If you are singing a song or making a record with the primary goal of being liked, you’ve already lost the battle.
Music is an art form. It is not meant to be a social media post you throw out there, and then sit back to watch how many “likes” you get. If you’re a real artist doing something worthwhile, and you invest yourself in the process with integrity, we’ll either get that, or we won’t. Be an artist, not a salesperson. On the listener’s side of the equation – stop encouraging these people. It’s not your job to feed their egos.

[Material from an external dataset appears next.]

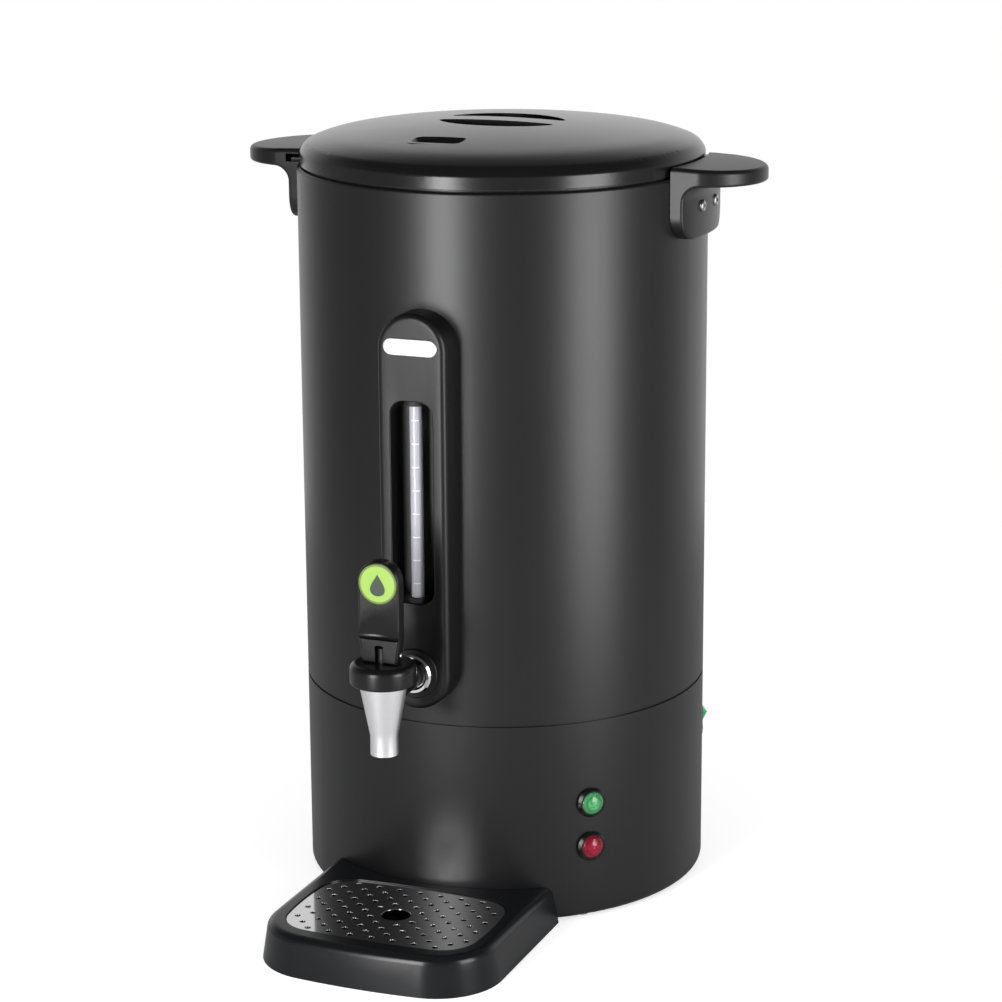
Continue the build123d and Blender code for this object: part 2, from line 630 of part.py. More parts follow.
# ---------------------------------------------------------------- gauge column
with BuildPart() as gauge_column:
    window_low = window_z - window_h / 2
    with BuildSketch(Plane.XZ.offset(body_r - 8)):
        with Locations((0, column_z)):
            SlotOverall(column_h, column_w, rotation=90)
    extrude(amount=column_proud + 8)
    fillet(gauge_column.faces().sort_by(Axis.Y)[0].edges(), column_edge)
    with BuildSketch(Plane.XZ.offset(body_r - 8)):
        with Locations((0, column_z)):
            SlotOverall(column_h - 2 * column_t, column_w - 2 * column_t, rotation=90)
    extrude(amount=column_proud + 8 - column_t, mode=Mode.SUBTRACT)
    # channel that the glass stands in, with its own walls and back
    with BuildSketch(Plane.XZ.offset(body_r + 1)):
        with Locations((0, window_z)):
            RectangleRounded(window_w + 2 * column_t, window_h + 2 * column_t, window_r + column_t)
    extrude(amount=column_proud - 2)
    with BuildSketch(Plane.XZ.offset(body_r + 1 + column_t)):
        with Locations((0, window_z)):
            RectangleRounded(window_w, window_h, window_r)
    extrude(amount=column_proud, mode=Mode.SUBTRACT)
    fillet(gauge_column.faces().sort_by(Axis.Y)[0].inner_wires()[0].edges(), 0.9)
    with BuildSketch(Plane.XY.offset(window_low)):
        with Locations((0, glass_y)):
            Circle(gauge_seal_r + running_fit)
    extrude(amount=window_h, mode=Mode.SUBTRACT)
    # screw post behind the plate, tap boss at the foot
    with BuildSketch(Plane.XZ.offset(body_r - 8)):
        with Locations((0, column_top - top_screw_drop)):
            Circle(m4_r + 2.5)
    extrude(amount=column_proud + 8 - column_t + 0.5)
    with BuildSketch(Plane.XZ.offset(column_front - 1)):
        with Locations((0, tap_z)):
            Circle(boss_r)
    extrude(amount=boss_h + 1)
    fillet(gauge_column.faces().sort_by(Axis.Y)[0].edges(), 1.0)
    with BuildSketch(Plane.XY.offset(shell_bottom)):
        Circle(body_r + column_seat)
    extrude(amount=shell_h, mode=Mode.SUBTRACT)
    with BuildSketch(Plane.XZ.offset(body_r - 8)):
        with Locations((0, column_top - top_screw_drop)):
            Circle(m4_r + running_fit)
    extrude(amount=column_proud + 8 - column_t, mode=Mode.SUBTRACT)
    with BuildSketch(Plane.XZ.offset(body_r)):
        with Locations((0, tap_z)):
            Circle(shank_r + loose_fit)
    extrude(amount=2 * column_proud, mode=Mode.SUBTRACT)
    with BuildSketch(Plane.XY.offset(window_low - column_t - 1)):
        with Locations((0, glass_y)):
            Circle(glass_r + loose_fit)
    extrude(amount=window_h + 2 * column_t + 2, mode=Mode.SUBTRACT)
    with BuildSketch(Plane.XZ.offset(column_front - pocket_depth)):
        with Locations((0, plate_z)):
            SlotOverall(plate_l + 2 * loose_fit, plate_w + 2 * loose_fit)
    extrude(amount=column_t, mode=Mode.SUBTRACT)
gauge_column.part.label = "gauge_column"
export_step(gauge_column.part, "parts/gauge_column.step")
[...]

Concert ticket prices are ridiculous.
The top price point for a live concert should be $125. If you need to charge more than that, you are either running an organization that is far too top-heavy, or you’re just plain greedy. Rent one less video screen, lose the satellite stage – do whatever you need to do, but stop dropping the bill for all this unnecessary pageantry on our doorstep.
If you like something you hear on Spotify, buy it.
Streaming has replaced radio as the primary means of music discovery. Crying about this is, at this point, is an immense waste of time. It is what it is. That said, if we employed these streaming sites – which, by the way, continue to offer lousy deals to artists, and will likely continue to do – in the same manner we used to employ terrestrial radio, then maybe we could help the market to right itself a little bit.
When I was a kid, listening to WQBK Q104 FM in the Capital District, I’d buy blank cassette tapes and record live concert broadcasts, interviews with artists and “album hours,” during which a DJ would play a new release in its entirety at 11 p.m. every Tuesday. I amassed a sizable and diverse collection. But when I fell in love with something, I went to the store and bought it. (Gasp!)
We should all treat Spotify, Tidal, Apple Music or whatever service comes next, the same way.
Go see a local artist, and don’t try to get on the guest list.
This one speaks for itself. Think global. Buy local.
Don’t look for entertainers. Look for teachers.
I’ve been thinking about this a lot since David Bowie died on Sunday – a loss that, for me and so many others, was experienced as a palpable one. While reflecting on the decades I spent as a devout listener to every single thing Bowie did, I realized that, for as long as I can remember, I have not looked to musicians for entertainment. I don’t need to be entertained. What I do need is knowledge. Those who have gone the deepest into the world of art have a lot to share – about their art, about art in general, and in the most profound cases, about life itself. Katy Perry might be a perfectly nice person, for example, but I just don’t get the feeling that she can teach me as much about what it means to be alive as, say, Joni Mitchell or Bjork or Kate Bush can. Popular music can be conduit to wonderful worlds, can be a gift that keeps giving throughout a lifetime. We should stop treating it like something we throw away after using. We should demand art that is worth keeping around. The landfills are overflowing.